Skrufff: looking at the Specimen website (Jonny- ‘Oh God, are you gonna’ go all Kathy Bates-when will you write another song like Kiss Kiss Bang Bang’) it’s notable how quickly the Batcave club and scene exploded then imploded…
Jonny Slut: “Oh God, yeah, I got involved with Specimen in 1982 and it was all over by mid 1985, the band had split and the club had finished, which is certainly a really short space of time. But then again I was only 19 and it still seems like a really big part of my life, even though it was only two and a half years. But they were my formative years.”
Skrufff: Are you already thinking about how to maintain Nag Nag Nag into the future?
Jonny Slut: “I don’t know, I’ve been involved with another club called Marvellous for the last six years and I can’t believe that that club has lasted that long. It’s hard to tell, I don’t know but I could see it lasting at least two more years, who knows? Trash have just celebrated their sixth birthday too.”
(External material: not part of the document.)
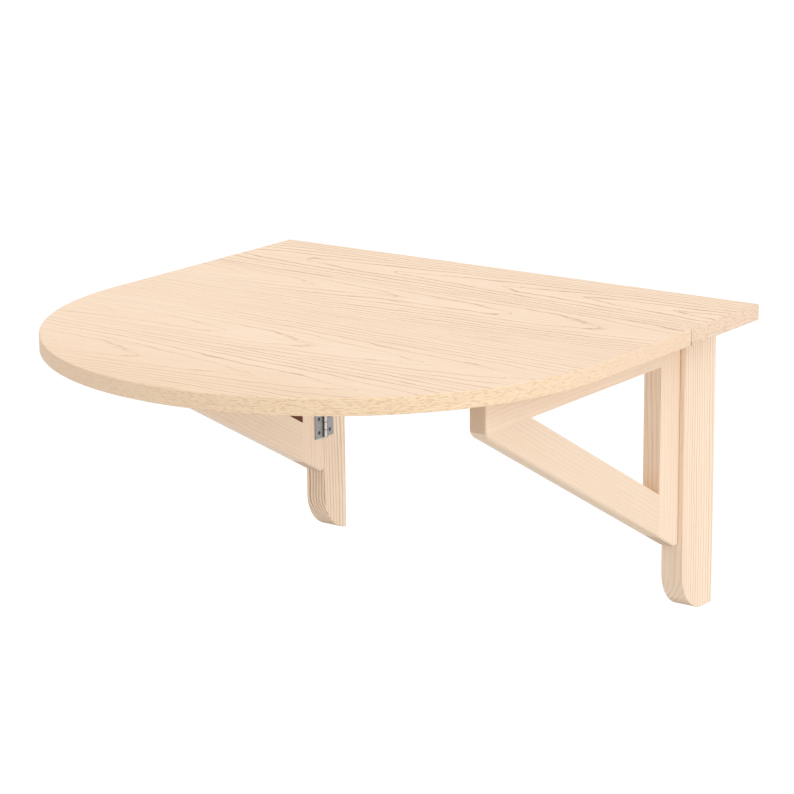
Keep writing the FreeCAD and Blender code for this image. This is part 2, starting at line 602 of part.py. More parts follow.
def gate(side, screws):
    """A triangular gate of stile, rail and brace, cut from one rounded outline and dowelled together.

    Its outline is drawn in the gate's own plane: distances run out from the stile's back, along -Y,
    and heights down from the gate's top.
    """
    sign = SIDES[side]
    low_x = f"(-{INNER_FACE} - gate_thickness)" if sign < 0 else INNER_FACE
    high_x = f"({low_x} + gate_thickness)"
    middle_x = f"({low_x} + gate_thickness / 2)"
    back_y = f"(-({POST_DEPTH[side]} + gate_gap))"
    outline = polygon_body(
        f"{side}_gate_outline",
        "YZ_Plane",
        [
            ("overrun", 0),
            ("-gate_arm", 0),
            ("-gate_arm", "-tip_height"),
            ("-heel_flat", "-gate_height"),
            ("overrun", "-gate_height"),
        ],
        "gate_thickness",
    )
    tip = -NUMBERS["gate_arm"]
    fillet(outline, "tip", "tip_radius",
           lambda b: near(b.YMax, tip) and near(b.ZMax, -NUMBERS["tip_height"]) and near(b.ZLength, 0))
    past = NUMBERS["overrun"]
    fillet(outline, "arris", "gate_arris",
           lambda b: near(b.XLength, 0) and not near(b.YMin, past))
    place(outline, low_x, back_y, GATE_TOP)

    def zone(name, near_distance, far_distance, high, low):
        """A box over the gate's whole thickness, between two distances and two heights."""
        return box(f"{side}_gate_{name}_zone", (f"{low_x} - overrun", f"{high_x} + overrun"),
                   (f"{back_y} - {far_distance}", f"{back_y} - {near_distance}"),
                   (f"{GATE_TOP} - {low}", f"{GATE_TOP} + {high}"))

    below = "(gate_height + overrun)"
    beyond = "(gate_arm + overrun)"
    stile_zone = zone("stile", 0, "stile_width", "overrun", below)
    rail_zone = zone("rail", "stile_width", beyond, "overrun", "rail_width")
    brace_zone = zone("brace", "stile_width", beyond, "-rail_width", below)
    # The brace is a straight plank that runs down from the tip to the stile's foot. The box for it
    # starts beyond the tip and reaches below the brace, and the outline trims both. The rotation
    # gives the axis to turn about, and its angle is bound to the slope.
    plank = doc.addObject("Part::Box", f"{side}_gate_brace_plank")
    plank.Placement.Rotation = FreeCAD.Rotation(FreeCAD.Vector(-1, 0, 0), 1)
    bind(plank, Length="gate_thickness + 2 * overrun", Width="gate_arm + gate_height",
         Height="brace_width + overrun")
    plank.setExpression("Placement.Rotation.Angle", in_sheet(f"atan({GATE_SLOPE})"))
    place(plank, f"{low_x} - overrun",
          f"{back_y} - gate_arm - overrun - overrun * sin(atan({GATE_SLOPE}))",
          f"{GATE_TOP} - tip_height + overrun * {GATE_SLOPE} - overrun * cos(atan({GATE_SLOPE}))")

    # Dowels: two from stile to rail, two from stile to brace, two from rail down into the brace.
    start_y = f"{back_y} - stile_width - gate_dowel_length / 2"
    upright = f"(brace_width / cos(atan({GATE_SLOPE})))"
    brace_foot = f"({GATE_TOP} - gate_height + (stile_width - heel_flat) * {GATE_SLOPE})"
    brace_top = f"({brace_foot} + {upright})"
    heights = {
        "rail_upper": f"{GATE_TOP} - gate_dowel_inset",
        "rail_lower": f"{GATE_TOP} - rail_width + gate_dowel_inset",
        "brace_upper": f"{brace_top} - gate_dowel_inset",
        "brace_lower": f"{brace_foot} + brace_dowel_lift",
    }
    dowels = [
        cylinder(f"{side}_gate_{where}_dowel", "+Y", "gate_dowel_radius", "gate_dowel_length",
                 middle_x, start_y, z)
        for where, z in heights.items()
    ]
    apex = f"(gate_arm - ({upright} + rail_width - tip_height) / {GATE_SLOPE})"
    for number in (1, 2):
        y = f"{back_y} - {apex} - {number} * tip_dowel_pitch"
        dowels.append(cylinder(f"{side}_gate_tip_dowel_{number}", "+Z", "gate_dowel_radius",
                               "brace_dowel_length", middle_x, y,
                               f"{GATE_TOP} - rail_width - brace_dowel_length / 2"))
    pegs = node(fuse(f"{side}_gate_dowels", dowels), f"{side}_gate_dowels")
    node(cut(f"{side}_gate_stile", common(f"{side}_stile_blank", outline, stile_zone), pegs, screws),
         f"{side}_gate_stile")
    node(cut(f"{side}_gate_rail", common(f"{side}_rail_blank", outline, rail_zone), pegs),
         f"{side}_gate_rail")
    node(cut(f"{side}_gate_brace", common(f"{side}_brace_blank", outline, brace_zone, plank), pegs),
         f"{side}_gate_brace")


# ---------------------------------------------------------------------------------------------
# Each side: dowels, screws, hinges, post and gate
# ---------------------------------------------------------------------------------------------

all_dowels = []
for side in SIDES:
    dowels = post_dowels(side)
    all_dowels += dowels
    post_screws = gate_hinge_screws(side, "post")
    gate_screws = gate_hinge_screws(side, "gate")
    axis_x, axis_y = gate_axis(side)
    for level in HINGE_NAMES:
        gate_hinge_leaf(side, level, "post", post_screws)
        gate_hinge_leaf(side, level, "gate", gate_screws)
        node(cylinder(f"{side}_{level}_hinge_pin", "+Z", "pin_radius", "hinge_height",
                      axis_x, axis_y, hinge_bottom(level)), f"{side}_{level}_hinge_pin")
    post(side, dowels, post_screws)
    gate(side, gate_screws)

shelf_dowels = node(fuse("shelf_dowels", all_dowels), "shelf_dowels")
node(cut("shelf_board", shelf_middle, rebate, shelf_screws, shelf_dowels), "shelf_board")

# ---------------------------------------------------------------------------------------------
# Check every object, then write each sub-part
# ---------------------------------------------------------------------------------------------

doc.recompute()
failed = [item.Name for item in doc.Objects if "Invalid" in item.State or "Error" in item.State]
if failed:
    sys.exit("failed objects: " + ", ".join(failed))
labels = [item.Label for item in NODES]
if len(set(labels)) != len(labels):
    sys.exit("two sub-parts share a name")
for item in NODES:
    if item.Shape.isNull() or not item.Shape.isValid() or not item.Shape.Solids:
        sys.exit("bad shape: " + item.Label)

os.makedirs("parts", exist_ok=True)
for item in NODES:
    item.Shape.exportStep(os.path.join("parts", item.Label + ".step"))
    bounds = item.Shape.optimalBoundingBox(False)
    print(f"{item.Label}: {len(item.Shape.Solids)} solids, {item.Shape.Volume:.0f} mm3, "
          f"X {bounds.XMin:.1f}..{bounds.XMax:.1f}, Y {bounds.YMin:.1f}..{bounds.YMax:.1f}, "
          f"Z {bounds.ZMin:.1f}..{bounds.ZMax:.1f}")
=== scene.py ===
# %% [markdown]
# # A wall mounted drop leaf table
#
# The table is a fixed shelf on two posts, a half round leaf hinged to the shelf, and two triangular
# gates that swing out under the leaf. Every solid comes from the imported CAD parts. This lesson gives
# each of them its finish: pale wood whose grain follows the way the piece was sawn, and plain steel
# for the hinges. The wall is the plane Y = 0, and +Z is up. The scene is in metres, and the finishes
# count in millimetres, which suits rings and pores better.

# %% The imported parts
import bpy
import math
from mathutils import Matrix, Vector


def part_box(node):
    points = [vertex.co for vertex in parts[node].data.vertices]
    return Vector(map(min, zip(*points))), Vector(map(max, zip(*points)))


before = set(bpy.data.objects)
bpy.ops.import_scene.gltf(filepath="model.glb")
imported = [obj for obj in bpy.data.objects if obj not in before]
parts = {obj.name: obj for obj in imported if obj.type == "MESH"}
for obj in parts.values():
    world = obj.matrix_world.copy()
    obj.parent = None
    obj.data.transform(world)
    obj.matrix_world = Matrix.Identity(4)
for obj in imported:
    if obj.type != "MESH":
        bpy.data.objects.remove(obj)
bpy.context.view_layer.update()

# %% [markdown]
# ## Sums that draw
#
# A finish is a sum that is worked out for each point of a surface. Its nodes could be added and
# linked one by one, but a long sum is easier to read as a formula. A `Wire` is one output of a node,
# and a sum of wires adds the Math nodes that work it out.

# %% A wire and its sums
class Wire:
    """One output of a node, which goes into a sum as a number does."""

    def __init__(self, finish, socket):
        self.finish = finish
        self.socket = socket

    def worked(self, operation, *values):
        return self.finish.node("ShaderNodeMath", {"operation": operation}, dict(enumerate(values)))

    def __add__(self, other):
        return self.worked("ADD", self, other)

    def __radd__(self, other):
        return self.worked("ADD", other, self)

    def __sub__(self, other):
        return self.worked("SUBTRACT", self, other)

    def __rsub__(self, other):
        return self.worked("SUBTRACT", other, self)

    def __mul__(self, other):
        return self.worked("MULTIPLY", self, other)

    def __rmul__(self, other):
        return self.worked("MULTIPLY", other, self)

    def __truediv__(self, other):
        return self.worked("DIVIDE", self, other)

    def __rtruediv__(self, other):
        return self.worked("DIVIDE", other, self)

    def __pow__(self, other):
        return self.worked("POWER", self, other)

    def __rpow__(self, other):
        return self.worked("POWER", other, self)

    def __abs__(self):
        return self.worked("ABSOLUTE", self)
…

Skrufff: The media always namedrops the celebrities at your club, such as Boy George, Bjork, Kim Wilde etc, have you had any unusually cheesy celebs down yet, such as any pop idols or soap stars?
Jonny Slut: “We’ve had Janine from Eastenders but she’s not cheesy, she’s a role model. She’s the character with the coke habit.”
Skrufff: With the celebs who come along (Boy George, Neil Tennant and Mark Moore are all regulars), is it a matter that you’ve got no (Jonny- ‘shame’)… idea, who’s turning up?
Jonny Slut: “I don’t know why they turn up. I think we also got a mention in OK magazine the other week so we’re soon going to be full of bored housewives, hopefully. The world will surely fall apart when idle housewives take up art.”
Skrufff: Have you had any football players down yet?
Jonny Slut: “Not yet. I don’t actually watch football but I do like some of them. Not the likes of David Beckham, he’s a bit too obvious. I’m more of a Roy Keane man, myself.”
Skrufff: Do you have a stylist or do you look after your image yourself?
Jonny Slut: “God, no, I wouldn’t let anyone else look after my image. I do it all myself.”